If you must make your own controller, Microchip have several application notes with example code for their higher-end PIC processors. I've seen hobbyists make 3-phase motor drives based on it. I suspect it is using the proverbial Cray to crack a nut, though.

Actually it is quite easy...mostly because other people have done the hard work and if you look above I note that I'm not running sensorless. And yes sensorless is hard at low RPM but with any of the latest generation of MCU it si not as hard as you claim due to their hardware support. They actually tie ADIC for back EMF control of linked PWM timers, the STM 32 has 6 dedicated 16 bit PWM timers.

ST has a library for their MCU's you can google "STM32 FOC PMSM SDK v3.0" they also have a GUI called "MC Workbench" that will help you configure the C headers and it also provides a freeRTOS example app if you use the performance line.

I already have it controlling a BLDC motor with an encoder that I have but it is a 10,000 RPM NASA surplus motor and would be way too expensive.

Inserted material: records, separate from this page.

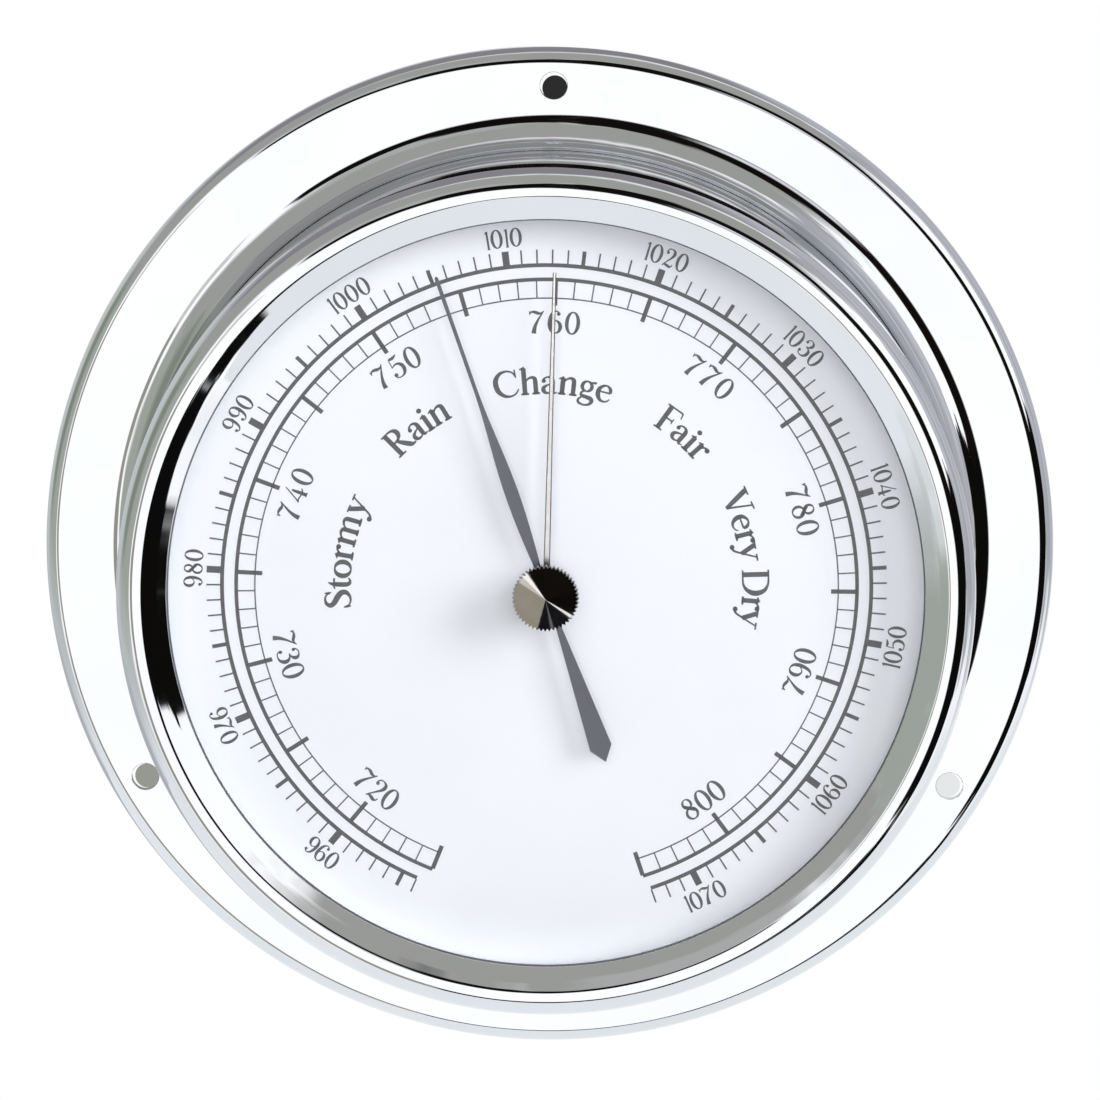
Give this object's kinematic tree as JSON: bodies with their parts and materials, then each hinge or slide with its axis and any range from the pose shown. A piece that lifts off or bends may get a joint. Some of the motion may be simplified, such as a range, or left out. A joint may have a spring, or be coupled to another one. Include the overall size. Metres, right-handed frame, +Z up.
{
  "type": "marine barometer",
  "caption": "Round chromed wall barometer with a flanged case, polished bezel, glazed white dial, blackened pointer and a knob-set marker hand over an aneroid movement.",
  "frame": {"origin": "centre of the rear cover's flat back face, which lies on the wall plane", "axes": "-Y out of the dial towards the viewer, +Z up towards 12 o'clock, +X to the viewer's right"},
  "size_m": [0.13, 0.038, 0.13],
  "materials": {
    "chrome": "mirror-polished chrome plate on brass",
    "glass": "clear flat mineral glass",
    "rubber": "matte black rubber",
    "dial_white": "silk white enamel paint with dark grey printed scales",
    "black_plastic": "moulded black ABS, fine grain",
    "brass": "stamped and turned brass, satin",
    "steel": "turned steel",
    "pointer_finish": "blue-grey lacquered steel",
    "nickel_silver": "rolled nickel silver, satin"
  },
  "bodies": {
    "root": {"case_shell": "chrome", "bezel_ring": "chrome", "glass_pane": "glass", "glass_gasket": "rubber", "dial_spacer_ring": "dial_white", "dial_plate": "dial_white", "dial_seat_ring": "brass", "rear_cover": "black_plastic", "rear_cover_screws": "steel", "glass_bush": "chrome", "bush_nut": "chrome", "spring_washer": "brass", "hairspring_stud": "brass", "hairspring": "steel", "top_cock": "brass", "cock_pillars": "brass", "cock_screws": "steel", "bridge_plate": "brass", "dial_pillars": "brass", "movement_pillars": "brass", "movement_base": "brass", "base_screws": "steel", "cover_spacers": "brass", "capsule_carrier": "nickel_silver", "carrier_screws": "steel", "capsule_rear_diaphragm": "nickel_silver", "capsule_front_diaphragm": "nickel_silver", "capsule_post": "steel", "capsule_post_nut": "steel", "rocker_brackets": "brass", "bracket_screws": "steel"},
    "pointer_body": {"pointer": "pointer_finish", "pointer_collet": "brass", "pointer_arbor": "steel", "pinion": "steel", "hairspring_collet": "brass"},
    "marker_body": {"set_knob": "chrome", "set_spindle": "chrome", "marker_hand": "chrome"},
    "sector_body": {"sector_gear": "brass", "sector_arbor": "steel", "sector_pin": "steel"},
    "rocker_body": {"rocker_shaft": "steel", "capsule_arm": "brass", "fork_arm": "brass"},
    "stud_body": {"push_stud": "steel"},
    "adjuster_body": {"adjusting_screw": "steel"}
  },
  "joints": [
    {"name": "pointer_turn", "type": "hinge", "parent": "root", "child": "pointer_body", "pos_m": [0, -0.03155, 0], "axis": [0, 1, 0], "range_deg": [-139.2, 180.8], "stiffness_Nm_per_rad": 0.001, "deforming": ["hairspring"]},
    {"name": "marker_turn", "type": "hinge", "parent": "root", "child": "marker_body", "pos_m": [0, -0.037, 0], "axis": [0, 1, 0], "continuous": true},
    {"name": "sector_turn", "type": "hinge", "parent": "root", "child": "sector_body", "pos_m": [0.03062, -0.02405, 0.006], "axis": [0, 1, 0], "range_deg": [-15.09, 11.62]},
    {"name": "rocker_turn", "type": "hinge", "parent": "root", "child": "rocker_body", "pos_m": [0, -0.01565, 0.006], "axis": [1, 0, 0], "range_deg": [-5.24, 6.8]},
    {"name": "stud_stroke", "type": "slide", "parent": "root", "child": "stud_body", "axis": [0, 1, 0], "range_m": [-0.00055, 0.00071], "deforming": ["capsule_front_diaphragm"]},
    {"name": "adjusting_screw_turn", "type": "hinge", "parent": "root", "child": "adjuster_body", "pos_m": [0.017, -0.005, 0], "axis": [0, 1, 0], "range_deg": [-180, 180]}
  ],
  "couplings": [
    {"joint": "sector_turn", "follows": "pointer_turn", "ratio": -0.083333},
    {"joint": "rocker_turn", "follows": "pointer_turn", "ratio": 0.0375},
    {"joint": "stud_stroke", "follows": "pointer_turn", "m_per_rad": 0.000225}
  ]
}
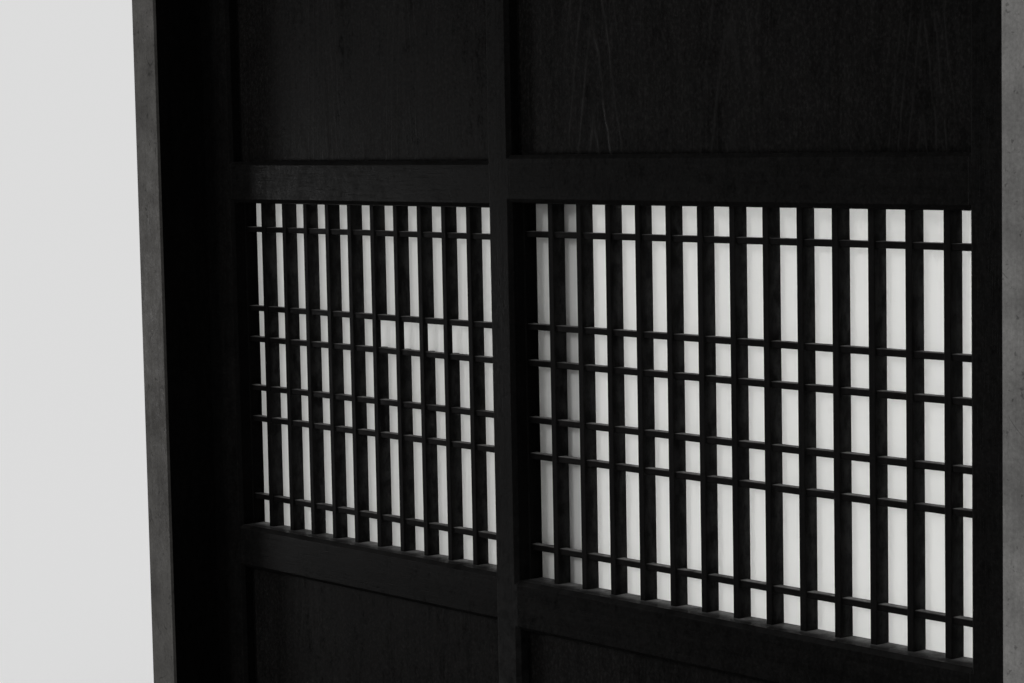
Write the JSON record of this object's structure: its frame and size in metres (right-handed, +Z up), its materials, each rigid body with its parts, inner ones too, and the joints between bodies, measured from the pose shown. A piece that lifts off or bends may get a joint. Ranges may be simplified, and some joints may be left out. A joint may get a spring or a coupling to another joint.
{
  "type": "sliding lattice window",
  "caption": "Wide window of two sliding timber leaves in one frame, each with a backed lattice of upright bars and thin cross rails between board panels.",
  "frame": {"origin": "middle of the foot of the frame, on the surface that the sill stands on", "axes": "+X to the right along the window, +Y from its face to its back, +Z up"},
  "size_m": [1.436, 0.13, 1.1055],
  "materials": {
    "leaf_wood": "dark stained, hand-worn satin",
    "panel_wood": "dark stained boards with raised flame grain",
    "lattice_wood": "dark stained, matt",
    "track_wood": "dark stained, rubbed in the grooves",
    "post_wood": "grey weathered face, dark inner sides",
    "pane": "white, smooth, translucent laminated paper board"
  },
  "bodies": {
    "frame": {"sill": "track_wood", "head": "track_wood", "left_post": "post_wood", "right_post": "post_wood"},
    "front_leaf": {"front_meeting_stile": "leaf_wood", "front_outer_stile": "leaf_wood", "front_bottom_rail": "leaf_wood", "front_lower_lock_rail": "leaf_wood", "front_upper_lock_rail": "leaf_wood", "front_top_rail": "leaf_wood", "front_lower_panel": "panel_wood", "front_upper_panel": "panel_wood", "front_pane": "pane", "front_bar_01": "lattice_wood", "front_bar_02": "lattice_wood", "front_bar_03": "lattice_wood", "front_bar_04": "lattice_wood", "front_bar_05": "lattice_wood", "front_bar_06": "lattice_wood", "front_bar_07": "lattice_wood", "front_bar_08": "lattice_wood", "front_bar_09": "lattice_wood", "front_bar_10": "lattice_wood", "front_bar_11": "lattice_wood", "front_bar_12": "lattice_wood", "front_bar_13": "lattice_wood", "front_thin_rail_1": "lattice_wood", "front_thin_rail_2": "lattice_wood", "front_thin_rail_3": "lattice_wood", "front_thin_rail_4": "lattice_wood", "front_thin_rail_5": "lattice_wood", "front_thin_rail_6": "lattice_wood"},
    "rear_leaf": {"rear_meeting_stile": "leaf_wood", "rear_outer_stile": "leaf_wood", "rear_bottom_rail": "leaf_wood", "rear_lower_lock_rail": "leaf_wood", "rear_upper_lock_rail": "leaf_wood", "rear_top_rail": "leaf_wood", "rear_lower_panel": "panel_wood", "rear_upper_panel": "panel_wood", "rear_pane": "pane", "rear_bar_01": "lattice_wood", "rear_bar_02": "lattice_wood", "rear_bar_03": "lattice_wood", "rear_bar_04": "lattice_wood", "rear_bar_05": "lattice_wood", "rear_bar_06": "lattice_wood", "rear_bar_07": "lattice_wood", "rear_bar_08": "lattice_wood", "rear_bar_09": "lattice_wood", "rear_bar_10": "lattice_wood", "rear_bar_11": "lattice_wood", "rear_bar_12": "lattice_wood", "rear_bar_13": "lattice_wood", "rear_thin_rail_1": "lattice_wood", "rear_thin_rail_2": "lattice_wood", "rear_thin_rail_3": "lattice_wood", "rear_thin_rail_4": "lattice_wood", "rear_thin_rail_5": "lattice_wood", "rear_thin_rail_6": "lattice_wood"}
  },
  "joints": [
    {"name": "front_leaf_slide", "type": "slide", "parent": "frame", "child": "front_leaf", "axis": [1, 0, 0], "range_m": [-0.61, 0]},
    {"name": "rear_leaf_slide", "type": "slide", "parent": "frame", "child": "rear_leaf", "axis": [1, 0, 0], "range_m": [0, 0.61]}
  ]
}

I am looking at using Hall sensor motors for cost on the project but really it is only a $70 up charge to use a 200 PPR encoder.

I may bump up to the STMF4 MCU from their STMF100 value line to use freeRTOS because it is nicer.

I do agree if I had to write the code for the current control and feedback it would be much harder but you should go look at it, it is quite trivial if you take advantage of the chip vendors offerings.

I have ordered the parts

usually used on pianos, i use to have a clip of an uprite running through a marshall stack - very odd sounding. I dont know if I still have that or not

Sorry about the bad grammar and spelling, the site was having issues and I started doing edits and it submitted in the middle of them.

I do wish we had nice round spools like your HUGE inductor the challenge of tracking and placing a wire that is 2.5 mills thick on a bobbin at speed is painful especially with the commercial spools having tolerances. Luckily pickups really are not that sensitive to differences but it still bothers me.